Member of the Nevada Assembly from the 22nd district
- In office 2004–2005

Personal details
- Born: Nov 24, 1973 (age 52) San Francisco, California
- Party: Republican
- Children: 3
- Alma mater: University of Nevada, Las Vegas
- Occupation: News publisher
- Website: www.scottasibley.com

= Scott Sibley =

American politician, businessman, philanthropist (born 1973)

Scott Sibley (born 1973) is an American politician, businessman and philanthropist.

==Early life==
Scott Sibley was born in California. He received his B.S. in Business Administration, Real Estate from the University of Nevada, Las Vegas.

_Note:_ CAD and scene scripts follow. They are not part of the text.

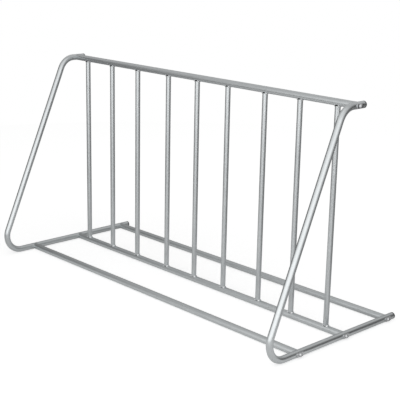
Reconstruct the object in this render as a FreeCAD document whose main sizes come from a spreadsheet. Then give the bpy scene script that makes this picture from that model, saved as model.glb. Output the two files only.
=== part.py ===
import FreeCAD, Part
import math
import os

import Sketcher
from FreeCAD import Placement, Rotation, Vector

# Floor bike rack of round steel tube. Two bent end frames stand parallel, four rails
# run between them, and nine uprights in three groups of three make the wheel slots.
# Millimetres. X runs along the rails, -Y is the front, where the wheels go in, and
# Z is up. The origin is on the floor, under the middle of the rack.

doc = FreeCAD.newDocument("floor_bike_rack")

# ---------------------------------------------------------------------------
# Driving dimensions
# ---------------------------------------------------------------------------

SIZES = (
    # Whole rack, between tube axes
    ("frame_spacing", "1550"),         # left end frame to right end frame
    ("top_rise", "819"),               # floor rails up to the top rail
    ("rail_offset", "244"),            # middle rail to the front rail and to the rear rail
    ("floor_bend_start", "316"),       # middle rail forward to where the floor bend starts
    ("top_bend_start", "21.7"),        # top rail forward to where the top bend starts
    ("bend_radius", "69"),             # both bends of a frame, on the tube's axis
    ("floor_tail", "38.5"),            # rear rail back to the tube's cut end
    ("top_tail", "31.5"),              # top rail back to the tube's cut end
    # Tubes
    ("tube_diameter", "25"),           # frames and rails
    ("tube_wall", "2"),
    ("upright_diameter", "20"),
    ("upright_wall", "1.5"),
    # Uprights along the rails
    ("group_count", "3"),
    ("uprights_per_group", "3"),
    ("upright_pitch", "168"),          # between neighbours in a group
    ("group_gap", "190"),              # last of one group to first of the next
    # Rail ends, cut to a saddle against the frame tubes
    ("cope_gap", "0.1"),               # saddle to frame tube
    ("cope_blunt", "4"),               # tips of the saddle end this far before the frame's axis
    # Weld beads at the ends of the uprights
    ("weld_gap", "0.05"),              # bead to tube, and upright to rail
    ("weld_leg", "3.6"),               # bead up the upright and out along the rail
    ("weld_bulge", "4.2"),             # radius of the bead's face
    ("weld_arc", "104"),               # degrees of the upright's rim that one bead covers
    # Bolted joints
    ("bolt_diameter", "8"),
    ("bolt_length", "45"),             # under the head
    ("bolt_tip_bevel", "1"),
    ("bolt_head_diameter", "15"),
    ("bolt_head_height", "6"),
    ("bolt_head_rim", "1"),            # straight edge below the dome
    ("bolt_head_dome", "7"),           # radius of the dome's shoulder
    ("bolt_head_flat", "6.6"),         # diameter of the flat on top
    ("socket_width", "5"),             # hexagon, across flats
    ("socket_depth", "3.5"),
    ("bolt_hole_diameter", "8.8"),     # through both walls of a frame tube, and the washer
    ("washer_length", "34"),           # along the frame tube
    ("washer_width", "15"),
    ("washer_corner", "4"),
    ("washer_thickness", "2.2"),       # at the crest of the tube
    ("washer_bevel", "0.5"),
    ("seat_gap", "0.05"),              # washer to tube, and insert or plug to bore
    ("insert_length", "25"),
    ("insert_bevel", "1"),
    ("thread_gap", "0.05"),            # bolt to insert, all round
    # Plastic end plugs
    ("plug_head", "6"),
    ("plug_edge", "2"),                # rounding of the head's rim
    ("plug_shank", "18"),
    ("plug_wall", "2"),
    ("plug_rib_height", "0.7"),
    ("plug_rib_pitch", "5"),
)

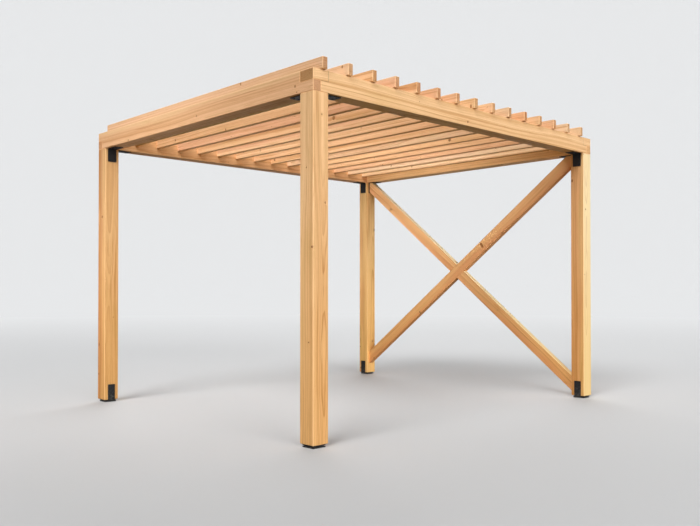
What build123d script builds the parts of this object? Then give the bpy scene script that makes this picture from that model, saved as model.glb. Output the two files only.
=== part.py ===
# Wooden garden pergola: four square posts on raised steel feet, a ring of lapped beams,
# notched rafters that run from front to back, and a pair of crossed braces on the right-hand side.
# Millimetres. +X runs to the right along the front, +Y runs from front to back, +Z is up.
# The origin lies on the ground, under the middle of the part's box.

from build123d import *
import os

# Overall frame, measured over the outside faces of the posts
frame_length = 3700
frame_depth = 3180

# Posts
post_size = 140
post_height = 2420
post_edge = 4

# Ring beams, flush with the outside faces of the posts
beam_width = 140
beam_depth = 155
beam_edge = 3

# Rafters: how far their tops stand above the beams, and where their ends and sides come
rafter_count = 15
rafter_thickness = 45
rafter_depth = 175
rafter_rise = 85
rafter_overhang = 25
rafter_back_setback = 50
rafter_left_inset = 65
rafter_right_inset = 195
rafter_edge = 3

# Crossed braces: the centre line meets each post at a height above the foot
# of the post, or at a drop below the beam
brace_width = 120
brace_thickness = 65
rising_brace_foot = 99
rising_brace_drop = 37
falling_brace_foot = 193
falling_brace_drop = 23
brace_edge = 3

# Steel angle brackets: how far they run along the beam and drop down the post
bracket_run = 148
bracket_drop = 128
bracket_width = 86
bracket_plate = 6
bracket_inner_bend = 4
bracket_corner = 8

# Raised steel feet: two plates held apart by a spacer, with one upstand against the post
foot_plate_size = 116
foot_plate = 8
foot_spacer_size = 70
foot_spacer = 6
foot_corner = 6
upstand_width = 70
upstand_height = 146
upstand_plate = 6

# Levels that follow from the sizes above
foot_height = 2 * foot_plate + foot_spacer
beam_bottom = foot_height + post_height
beam_top = beam_bottom + beam_depth
rafter_top = beam_top + rafter_rise
rafter_bottom = rafter_top - rafter_depth
lap_depth = beam_depth / 2
tongue_width = beam_width / 2

# Outside faces of the frame. The rafter ends stand out in front, so the frame sits behind the middle.
left_face = -frame_length / 2
right_face = frame_length / 2
front_face = (rafter_overhang - frame_depth) / 2
back_face = front_face + frame_depth

# Where the four posts stand, and the side of each that carries the foot's upstand
post_left = left_face + post_size / 2
post_right = right_face - post_size / 2
post_front = front_face + post_size / 2
post_back = back_face - post_size / 2
corners = {
    "front_left": (post_left, post_front),
    "front_right": (post_right, post_front),
    "back_left": (post_left, post_back),
    "back_right": (post_right, post_back),
}
upstand_turns = {"front_left": 90, "front_right": 180, "back_left": -90, "back_right": 180}


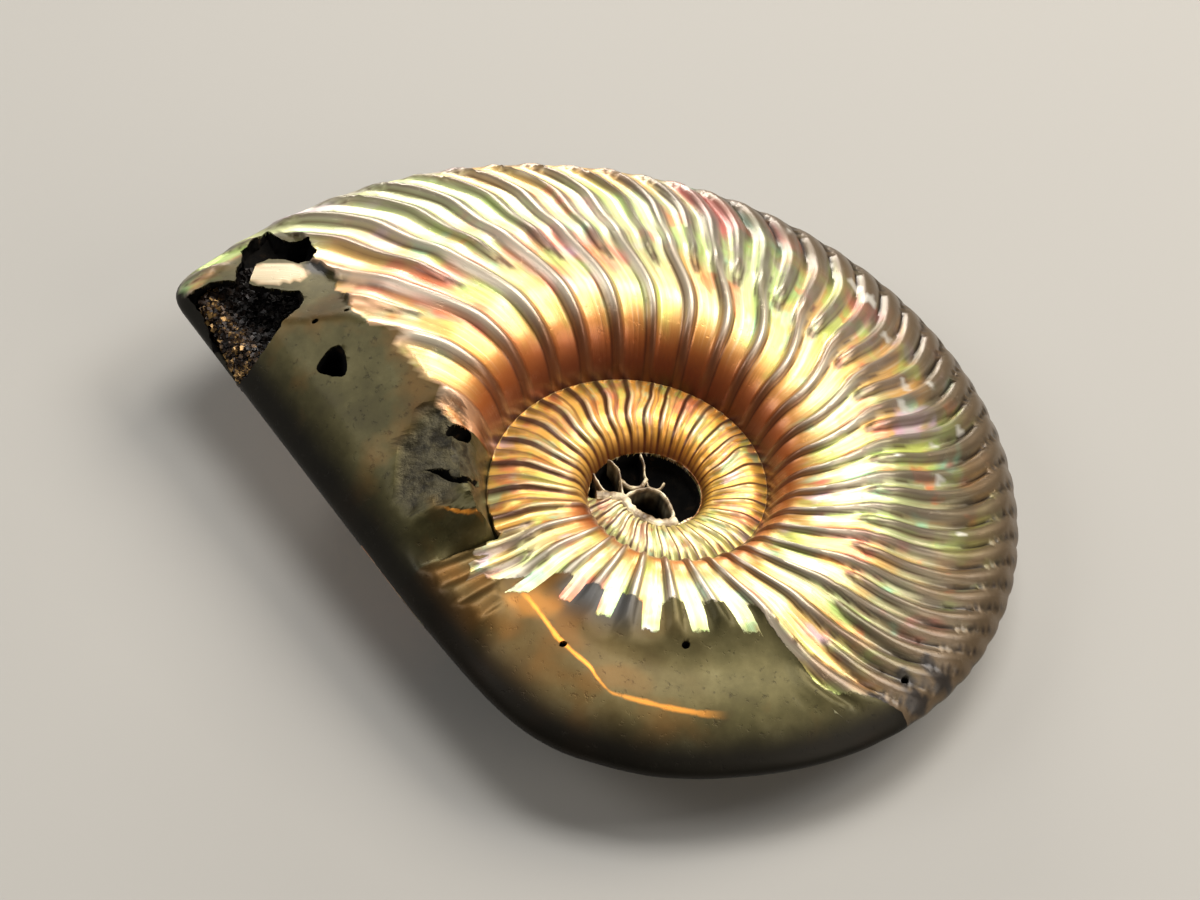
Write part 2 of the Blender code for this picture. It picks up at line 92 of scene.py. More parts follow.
# Ground edge: a straight chord cut across the last whorl, and facets that run on along the rim
CHORD_AZIMUTH = 228.9
CHORD_NORMAL = (math.cos(math.radians(CHORD_AZIMUTH)), math.sin(math.radians(CHORD_AZIMUTH)))
CHORD_DISTANCE = 13.95
RIM_SOFTNESS = 1.2
EDGE_SLOPE = (
    (-138.5, 1.5), (-120, 0.9), (-100, 0.55), (-75, 0.45), (-50, 0.5), (-25, 0.9), (0, 1.1), (160, 1.1),
    (172, 1.5), (221.5, 1.5))
EDGE_RADIUS = (
    (-138.5, 0.55), (-120, 0.45), (-100, 0.4), (-75, 0.35), (-50, 0.3), (-25, 0.2), (0, 0.12), (160, 0.12),
    (172, 0.4), (221.5, 0.55))
TOP_FACET_LEVEL = 1.35
TOP_FACET_SLOPE = 0.14
CORNER_RIDGE = ((-130, 2.4), (-116, 4), (-104, 4), (-95, 3.5), (-86, 2.2))
CORNER_SLOPE = 0.3
# Distance in from the rim of the early part's ridge, which carries a painted highlight
GLINT_RIDGE = (
    (-122, 3.9), (-116, 4.05), (-104, 3.8), (-95, 3.6), (-92, 3.15), (-88, 2.7), (-83, 2.7), (-66, 2.35))
CHORD_RIDGE_INSET = 1.1
CHORD_RIDGE_LEVEL = 2.37
CHORD_FACET_SLOPE = 0.7
SKIN = 0.2

# Where the pearly skin ends on the late part of the last whorl: distance along the chord's normal, at stations
# along the chord. Outside it the core is bare and polished.
NACRE_EDGE = (
    (-24.5, 7.4), (-21.6, 6.8), (-19.8, 7.6), (-18.3, 7.7), (-15.7, 8.5), (-13.8, 8.9), (-11.85, 9),
    (-9.4, 9.4), (-8.2, 9.3), (-7.2, 8.9), (-6.2, 8.6), (-5.9, 7.9), (-5.5, 6.6), (-5.1, 5.2), (-4.5, 4))
NACRE_STEP = 0.08

# Where the skin is ground away on the early part: share of the keel radius at which its fingers end
FINGER_ENDS = (
    (-139, 0.85), (-136.6, 0.9), (-133.5, 0.84), (-131.2, 0.86), (-129, 0.9), (-126, 0.85), (-122.7, 0.78),
    (-118, 0.71), (-113.9, 0.67), (-104.5, 0.645), (-93.8, 0.625), (-84.2, 0.625), (-74.5, 0.6), (-62.6, 0.6),
    (-51, 0.62), (-46.6, 0.76), (-44, 0.9), (-37, 0.97), (-32, 1.05))
FINGER_LENGTH = 0.09
EARLY_END = -32
# What the material reads where no skin is ground away into fingers
NOT_PAST = -0.5

# The broken end comes down by a slope with a groove at its foot: the slope's breadth at each radius
END_GROOVE = 0.12
END_SLOPE_WIDTH = ((9, 0.15), (9.8, 0.2), (10.36, 0.45), (10.8, 0.75), (11.14, 1.1), (11.4, 1.45), (12, 1.9))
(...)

Afterwards he completed certification as both a licensed process server and licensed real estate broker.

==Business career==
Sibley was a pressman with the Nevada Legal News owned by Uncle Hoyt beginning in 1993, and continued on until Hoyt's death in 1997 when Scott took over as editor and publisher of the newspaper. His strong real estate background, involvement with sales at the County Courthouse, and experience as a licensed process server, has made him one of the foremost experts on nonjudicial foreclosure law in Nevada. He later became the managing partner of Nevada Holistic Medicine. Scott's ability to manage complex business challenges, make high-stake decisions and successfully drive growth has played a key factor in his success. Scott has been a licensed real estate broker and real estate agent for 15 years. He has been involved in many challenging real estate transactions. In the last several years, Scott has acquired various forms of distressed debt and has been very successful at reorganizing, stabilizing and disposing of these assets. In 2017 Sibley became a partner with MMJ America, a marijuana cultivation and dispensary company. Under a joint-venture arrangement, Sibley's group owns the Vegas dispensary and MMJ runs it (along with two cultivation facilities coming online soon) for a percentage of the profits.

==Political career==

From 2004 to 2005, Sibley served in the Nevada State Assembly, representing District No. 22 of Clark County, being elected as a Republican with 55.68% of the vote. During his tenure he co-sponsored Assembly Bill 182, which allowed students to administer their own asthma medication as school. He also introduced a bill to require all public land in Nevada to be sold by auction if put up for sale. From 2010 to 2013, Sibley was a member of the Commission for Common-Interest Communities and Condominium Hotels of the State of Nevada, a position to which he was again appointed in 2016. He later also sat on the Green Ribbon Commission for marijuana business advisory as an at-large member in 2017. The panel will set policies regarding land use and licensing of retail marijuana establishments and recommend proposed changes to zoning and business license codes.